Ortswechsel von der Westerwaldgemeinde in die Kurstadt: Im Herzen von Bad Ems hat die Stiftung Scheuern vor sechs Jahren den Berufsbildungs- und Integrationsservice, kurz BIS, etabliert. BIS-Leiterin Alexandra Sniehotta erläuterte die zwei Säulen der Einrichtung: den Berufsbildungsbereich, der Menschen mit Behinderung mithilfe von Fort- und Weiterbildungsmaßnahmen für eine Tätigkeit auf dem allgemeinen Arbeitsmarkt oder in der Werkstatt qualifiziert und sich dabei an allgemeinen Berufsbildern orientiert, und den Integrationsservice, der seinen Schwerpunkt auf die Vermittlung von Praktikums- und Arbeitsplätzen und die Unterstützung der Menschen durch Bildungsbegleiter legt. Matthias Rösch lernte sowohl den fachpraktischen Teil des BIS, eine kleine Montageabteilung, als auch den fachschulischen Part kennen: Einmal pro Woche eignen sich die von der Stiftung Scheuern betreuten Menschen im BIS Wissen zu Themen wie Gesundheitsschutz oder Verhalten am Arbeitsplatz an.
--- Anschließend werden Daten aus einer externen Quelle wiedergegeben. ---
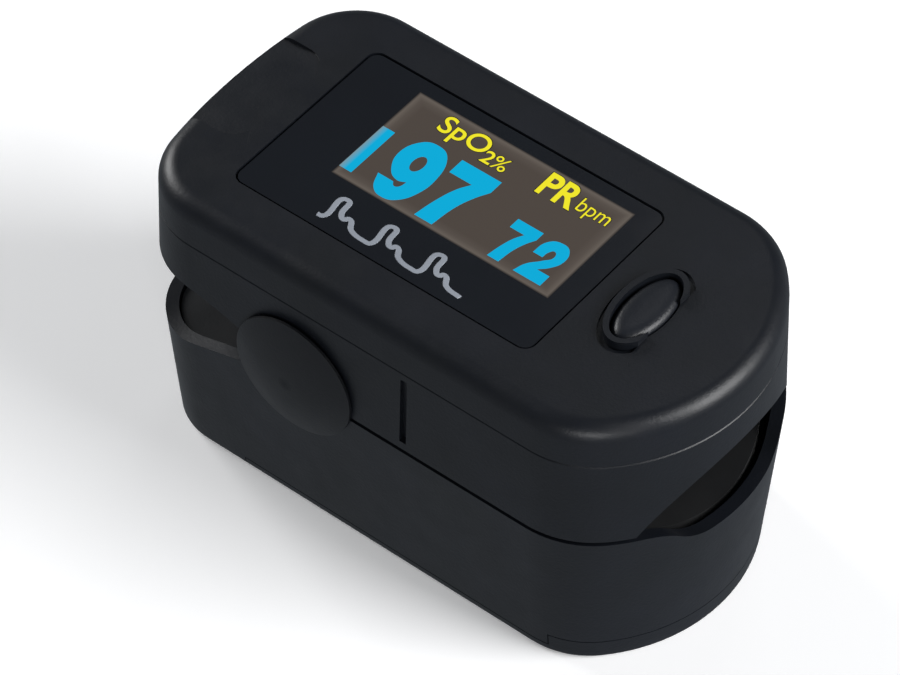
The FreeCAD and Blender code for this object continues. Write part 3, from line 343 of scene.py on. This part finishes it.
def lit(name, colour, strength=1.0):
    """A lit area of the display seen through the gloss of the window over it."""
    material, tree = start_material(name)
    finish_material(tree, node(tree, "ShaderNodeBsdfPrincipled", {
        "Base Color": srgb(UNLIT), "Roughness": 0.1, "Emission Color": srgb(colour),
        "Emission Strength": strength}))
    return material


def print_piece(name, mesh, low, high, level, material):
    """Put a flat mesh into a rectangle on the window's top, at a level in mm above it."""
    xs = [v.co.x for v in mesh.vertices]
    ys = [v.co.y for v in mesh.vertices]
    zs = [v.co.z for v in mesh.vertices]
    wide = (high[0] - low[0]) * MM / (max(xs) - min(xs))
    tall = (high[1] - low[1]) * MM / (max(ys) - min(ys))
    thin = LAYER / max(max(zs) - min(zs), 1e-9)
    corner = Vector((display_left + low[0] * MM, display_low + low[1] * MM,
                     glass_top + level * MM))
    mesh.transform(Matrix.Translation(corner) @ Matrix.Diagonal((wide, tall, thin, 1)) @
                   Matrix.Translation((-min(xs), -min(ys), -min(zs))))
    mesh.name = name
    mesh.materials.clear()
    mesh.materials.append(material)
    piece = bpy.data.objects.new(name, mesh)
    scene.collection.objects.link(piece)
    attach(piece, "upper_jaw")


JOIN = 1e-5  # in text units; joins the fronts of letters to their sides


def curve_mesh(curve):
    """The closed mesh of a curve or text, its faces outwards."""
    holder = bpy.data.objects.new("holder", curve)
    scene.collection.objects.link(holder)
    bpy.context.view_layer.update()
    ready = holder.evaluated_get(bpy.context.evaluated_depsgraph_get())
    mesh = bpy.data.meshes.new_from_object(ready)
    bpy.data.objects.remove(holder)
    work = bmesh.new()
    work.from_mesh(mesh)
    bmesh.ops.remove_doubles(work, verts=work.verts, dist=JOIN)
    bmesh.ops.dissolve_degenerate(work, edges=work.edges, dist=JOIN)
    bmesh.ops.recalc_face_normals(work, faces=work.faces)
    work.to_mesh(mesh)
    work.free()
    return mesh


def digit(*loops):
    """A filled digit from closed loops of (x, y, smooth) points."""
    curve = bpy.data.curves.new("digit", "CURVE")
    curve.dimensions = "2D"
    curve.fill_mode = "BOTH"
    curve.extrude = 0.01
    for loop in loops:
        spline = curve.splines.new("BEZIER")
        spline.bezier_points.add(len(loop) - 1)
        for point, (x, y, smooth) in zip(spline.bezier_points, loop):
            point.co = (x, y, 0)
            point.handle_left_type = point.handle_right_type = "AUTO" if smooth else "VECTOR"
        spline.use_cyclic_u = True
    return curve_mesh(curve)


def word(text, weight):
    """A text in the built-in sans face, thickened by weight."""
    curve = bpy.data.curves.new("word", "FONT")
    curve.body = text
    curve.offset = weight
    curve.extrude = 0.01
    curve.resolution_u = 6
    return curve_mesh(curve)


NINE = ([(0.02, 0.265, 0), (0.385, 0.265, 0), (0.47, 0.215, 1), (0.565, 0.25, 1), (0.6, 0.34, 0),
         (0.41, 0.305, 1), (0.14, 0.41, 1), (0.0, 0.65, 1), (0.14, 0.9, 1), (0.49, 1.0, 1),
         (0.84, 0.89, 1), (1.0, 0.55, 1), (0.945, 0.28, 1), (0.76, 0.08, 1), (0.47, 0.0, 1),
         (0.175, 0.07, 1)],
        [(0.48, 0.77, 1), (0.61, 0.64, 1), (0.48, 0.51, 1), (0.35, 0.64, 1)])
SEVEN = ([(0, 1, 0), (1, 1, 0), (1, 0.795, 0), (0.825, 0.6, 1), (0.69, 0.36, 1), (0.61, 0, 0),
          (0.17, 0, 0), (0.265, 0.32, 1), (0.4, 0.585, 1), (0.57, 0.76, 0), (0, 0.76, 0)],)
TWO = ([(0.02, 0.54, 0), (0.08, 0.82, 1), (0.5, 1.0, 1), (0.93, 0.87, 1), (0.98, 0.65, 1),
        (0.82, 0.44, 1), (0.54, 0.267, 0), (1, 0.267, 0), (1, 0, 0), (0, 0, 0), (0.12, 0.23, 1),
        (0.46, 0.48, 1), (0.65, 0.67, 1), (0.52, 0.77, 1), (0.39, 0.67, 1), (0.37, 0.54, 0)],)


def shaded_field():
    """The unlit ground of the display: warm grey, paler in a soft band along its border."""
    material, tree = start_material("display_field")
    place = node(tree, "ShaderNodeTexCoord")
    axes = node(tree, "ShaderNodeSeparateXYZ", {"Vector": place.outputs["Object"]})
    edges = []
    for axis, start, length in (("X", display_left, DISPLAY[0]),
                                ("Y", display_low, DISPLAY[1])):
        half = length / 2 * MM
        middle = node(tree, "ShaderNodeMath", {0: axes.outputs[axis], 1: start + half},
                      operation="SUBTRACT")
        away = node(tree, "ShaderNodeMath", {0: middle.outputs[0]}, operation="ABSOLUTE")
        edges.append(node(tree, "ShaderNodeMath", {0: half, 1: away.outputs[0]},
                          operation="SUBTRACT"))
    near = node(tree, "ShaderNodeMath", {0: edges[0].outputs[0], 1: edges[1].outputs[0]},
                operation="MINIMUM")
    depth = node(tree, "ShaderNodeMapRange", {"Value": near.outputs[0], "From Max": BORDER})
    tone = node(tree, "ShaderNodeValToRGB", {"Fac": depth.outputs["Result"]})
    ramp = tone.color_ramp.elements
    ramp[0].color = srgb("#2E2A28")
    ramp[1].color = srgb("#4E4640")
    ramp.new(0.16).color = srgb("#655D56")
    ramp.new(0.5).color = srgb("#564E48")
    finish_material(tree, node(tree, "ShaderNodeBsdfPrincipled", {
        "Base Color": srgb(UNLIT), "Roughness": 0.1, "Emission Color": tone.outputs["Color"],
        "Emission Strength": GLOW}))
    return material


def fading_bar():
    """The level bar: its left end pales into the border."""
    material, tree = start_material("display_bar")
    place = node(tree, "ShaderNodeTexCoord")
    axes = node(tree, "ShaderNodeSeparateXYZ", {"Vector": place.outputs["Object"]})
    along = node(tree, "ShaderNodeMapRange", {
        "Value": axes.outputs["X"], "From Min": display_left,
        "From Max": display_left + BAR_FADE})
    tone = node(tree, "ShaderNodeValToRGB", {"Fac": along.outputs["Result"]})
    tone.color_ramp.elements[0].color = srgb("#7E98A0")
    tone.color_ramp.elements[1].color = srgb(CYAN)
    finish_material(tree, node(tree, "ShaderNodeBsdfPrincipled", {
        "Base Color": srgb(UNLIT), "Roughness": 0.1, "Emission Color": tone.outputs["Color"],
        "Emission Strength": GLOW}))
    return material


cyan = lit("display_cyan", CYAN, GLOW)
yellow = lit("display_yellow", "#F0E628")
outline_ink = lit("display_shadow", "#2A2622")
field = shaded_field()
bar = fading_bar()

panel = bmesh.new()
bmesh.ops.create_grid(panel, x_segments=1, y_segments=1, size=1)
bmesh.ops.solidify(panel, geom=panel.faces[:], thickness=0.01)
bmesh.ops.recalc_face_normals(panel, faces=panel.faces)
panel_mesh = bpy.data.meshes.new("panel")
panel.to_mesh(panel_mesh)
panel.free()
print_piece("display_field", panel_mesh, (0, 0), DISPLAY, 0, field)
print_piece("level_bar", panel_mesh.copy(), (0.05, 1.0), (1.37, 7.0), STEP, bar)

DIGITS = [("saturation_nine", NINE, (3.1, 0.37), (7.65, 8.12)),
          ("saturation_seven", SEVEN, (7.93, 0.53), (12.23, 8.07)),
          ("pulse_seven", SEVEN, (15.93, 0.7), (18.65, 5.62)),
          ("pulse_two", TWO, (19.15, 0.7), (22.03, 5.7))]
for name, loops, lower, upper in DIGITS:
    print_piece(name, digit(*loops), lower, upper, STEP, cyan)

# Each label sits on a dark copy of itself that is a little larger and mostly bolder.  The bold
# letters are no bolder than their face allows before its corners fold over.
LABELS = [("saturation_word", "SpO", 0.012, 0.032, (3.78, 8.87), (8.93, 11.62)),
          ("saturation_two", "2", 0.012, 0.032, (9.0, 8.93), (10.02, 10.45)),
          ("saturation_percent", "%", 0.0, 0.02, (10.08, 8.93), (11.52, 10.53)),
          ("pulse_word", "PR", 0.025, 0.025, (14.98, 9.0), (18.7, 11.82)),
          ("pulse_unit", "bpm", -0.005, 0.015, (18.93, 8.95), (22.2, 11.1))]
EDGE = 0.09  # mm of dark border round a label
for name, text, weight, edge_weight, lower, upper in LABELS:
    print_piece(name, word(text, weight), lower, upper, 2 * STEP, yellow)
    print_piece(name + "_edge", word(text, edge_weight), (lower[0] - EDGE, lower[1] - EDGE),
                (upper[0] + EDGE, upper[1] + EDGE), STEP, outline_ink)


BEATS = 3
BEAT_HEIGHT = 0.62   # of a beat's length
HALF_STROKE = 0.052  # of a beat's length


def pulse_mesh():
    """Heartbeats of a pulse wave as one flat stroke with round ends."""
    beat = [(0.0, 0.0), (0.1, 0.03), (0.2, 1.0), (0.33, 0.42), (0.42, 0.3), (0.5, 0.42),
            (0.68, 0.1)]
    line = [(count + x, y) for count in range(BEATS) for x, y in beat] + [(float(BEATS), 0.0)]
    curve = bpy.data.curves.new("pulse", "CURVE")
    curve.dimensions = "3D"
    curve.bevel_depth = HALF_STROKE
    curve.bevel_resolution = 3
    curve.use_fill_caps = True
    spline = curve.splines.new("BEZIER")
    spline.bezier_points.add(len(line) - 1)
    for point, (x, y) in zip(spline.bezier_points, line):
        point.co = (x, y * BEAT_HEIGHT, 0)
        point.handle_left_type = point.handle_right_type = "AUTO"
    return curve_mesh(curve)


# Silver screen print: fine aluminium flake in clear ink.
silver = moulded("silver_ink", "#888E98", "#9298A2", 0.45, 0.12, 0.3, 0.5)
print_piece("pulse_wave", pulse_mesh(), (2.1, -4.75), (17.65, -1.45), 0.0, silver)


# ---- key ------------------------------------------------------------------------------------


KEY_SIDES = 96
KEY_CREASE = 40             # degrees, past which an edge stays crisp
FLANGE_REACH = 0.7 * MM     # of the flange past the crown
FLANGE_HEIGHT = 0.6 * MM


def oval_stack(name, centre, rings, material, body):
    """A closed stack of (half X, half Y, height) ovals, capped at both ends."""
    work = bmesh.new()
    bmesh.ops.create_circle(work, cap_ends=True, segments=KEY_SIDES, radius=1)
    half_x, half_y, level = rings[0]
    bmesh.ops.scale(work, verts=work.verts, vec=(half_x, half_y, 1))
    bmesh.ops.translate(work, verts=work.verts, vec=(centre.x, centre.y, level))
    cap = work.faces[:]
    for step, ring in enumerate(rings[1:]):
        made = bmesh.ops.extrude_face_region(work, geom=cap)["geom"]
        if step:
            bmesh.ops.delete(work, geom=cap, context="FACES_ONLY")
        cap = [item for item in made if isinstance(item, bmesh.types.BMFace)]
        verts = [item for item in made if isinstance(item, bmesh.types.BMVert)]
        at = Matrix.Translation((-centre.x, -centre.y, 0))
        bmesh.ops.scale(work, verts=verts, vec=(ring[0] / half_x, ring[1] / half_y, 1), space=at)
        bmesh.ops.translate(work, verts=verts, vec=(0, 0, ring[2] - level))
        half_x, half_y, level = ring
    bmesh.ops.recalc_face_normals(work, faces=work.faces)
    for face in work.faces:
        face.smooth = True
    for edge in work.edges:
        edge.smooth = edge.calc_face_angle(0) < math.radians(KEY_CREASE)
    mesh = bpy.data.meshes.new(name)
    work.to_mesh(mesh)
    work.free()
    mesh.materials.append(material)
    piece = bpy.data.objects.new(name, mesh)
    scene.collection.objects.link(piece)
    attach(piece, body)
    return piece


def make_key():
    """The power key: a flange under the cover and a high oval crown."""
    low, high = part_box("power_button")
    flange_x, flange_y = (high.x - low.x) / 2, (high.y - low.y) / 2
    key_x, key_y = flange_x - FLANGE_REACH, flange_y - FLANGE_REACH
    flange_z = low.z + FLANGE_HEIGHT
    crown = [(0.0, 1.0), (0.05, 0.62), (0.2, 0.36), (0.45, 0.19), (0.8, 0.08), (1.2, 0.02),
             (1.6, 0.0)]
    rings = [(flange_x, flange_y, low.z), (flange_x, flange_y, flange_z),
             (key_x, key_y, flange_z)]
    rings += [(key_x - inset * MM, key_y - inset * MM, high.z - drop * MM)
              for inset, drop in crown]
    key = oval_stack("key_cap", (low + high) / 2, rings, key_abs, "power_key")
    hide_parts("power_button")


make_key()
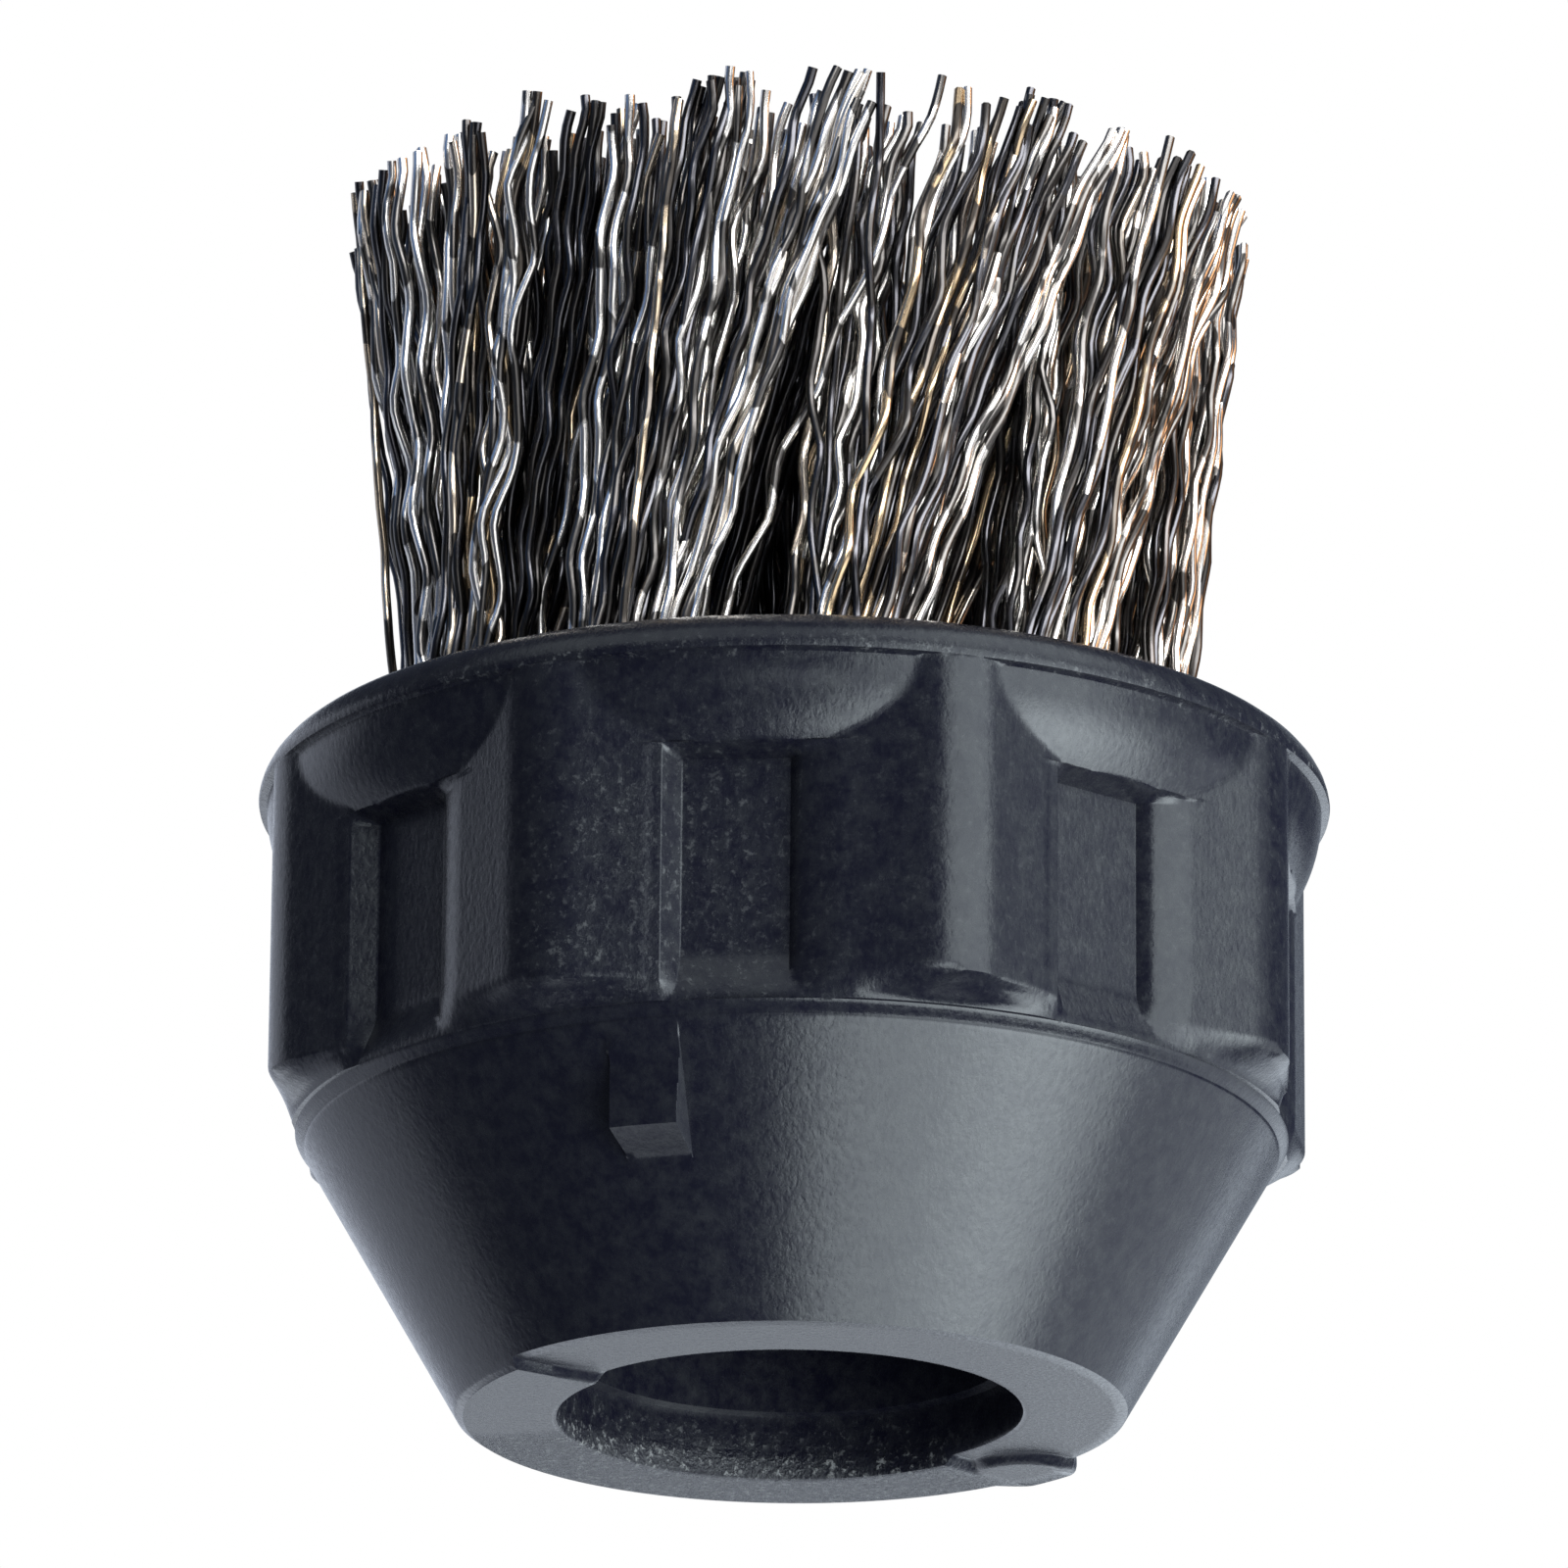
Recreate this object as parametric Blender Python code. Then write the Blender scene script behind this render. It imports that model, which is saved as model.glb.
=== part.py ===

Sehr aufschlussreich war auch das Gespräch mit dem Werkstattratsvorsitzenden der Stiftung Scheuern, Mark Solomeyer, der auf einem Außenarbeitsplatz im Bad Emser Eine-Welt-Laden tätig ist und sich dort, wie er es formulierte, „total wohlfühlt“. Zum Glück habe sich die Sichtweise, was den Übergang auf den erstenArbeitsmarkt betrifft, stark verändert, betonte Pfarrer Gerd Biesgen, Vorstand der Stiftung Scheuern: „Früher ging es vorrangig darum, Menschen mit Behinderung für eine vorgegebene Arbeit zu qualifizieren. Heute werden die Angebote zum Glück sehr viel stärker auf den betreffenden Menschen zugeschnitten.“
Entscheidend sei es, bestehende Sonderwelten zu überwinden, fügte Matthias Rösch hinzu: „Wir müssen überlegen, wie wir es hinbekommen, dass sich Menschen mit und ohne Behinderung von Anfang an begegnen. Dazu muss sich die Gesellschaft, aber auch die Sonderwelt öffnen.“
Nachdem sich der Landesbehindertenbeauftragte beim Mittagessen in der Kreisverwaltung mit Landrat Frank Puchtler und dem neuen, ab 1. August amtierenden Behindertenbeauftragten des Rhein-Lahn-Kreises, Bernd Dietrich, ausgetauscht hatte, stand auch schon die dritte Station dieses ebenso informativen wie ereignisreichen Besuchs an: Adolf Kraft, Produktionsleiter des Kompetenzzentrums Bäderstraße der Eaton Industries GmbH, führte durch den Standort Dausenau, wo zurzeit elf von der Stiftung Scheuern betreute Menschen Außenarbeitsplätze haben und im Team mit ihren nichtbehinderten Kollegen zusammenarbeiten. „Hier steht einer für den anderen ein. Ich kann mich auf alle verlassen“, beschrieb Rita Böhler, stellvertretende Teamleiterin im Bereich Montage Zubehör Verpackung, dieses unproblematische Miteinander. Ein Miteinander, das sogar über die Arbeitszeit hinausreicht: Nach Feierabend stehen hin und wieder gemeinsame Aktivitäten wie etwa Wanderungen oder Restaurantbesuche auf dem Programm. Auch in den anderen Abteilungen tauschte sich Matthias Rösch interessiert mit den Mitarbeitern der Firma Eaton und den auf Außenarbeitsplätzen tätigen Beschäftigten der Stiftung Scheuern aus, erkundigte sich angeregt nach Arbeitsinhalten und weiteren Details. Eine Werkpräsentation und ein Abschlussgespräch rundeten den Besuch ab.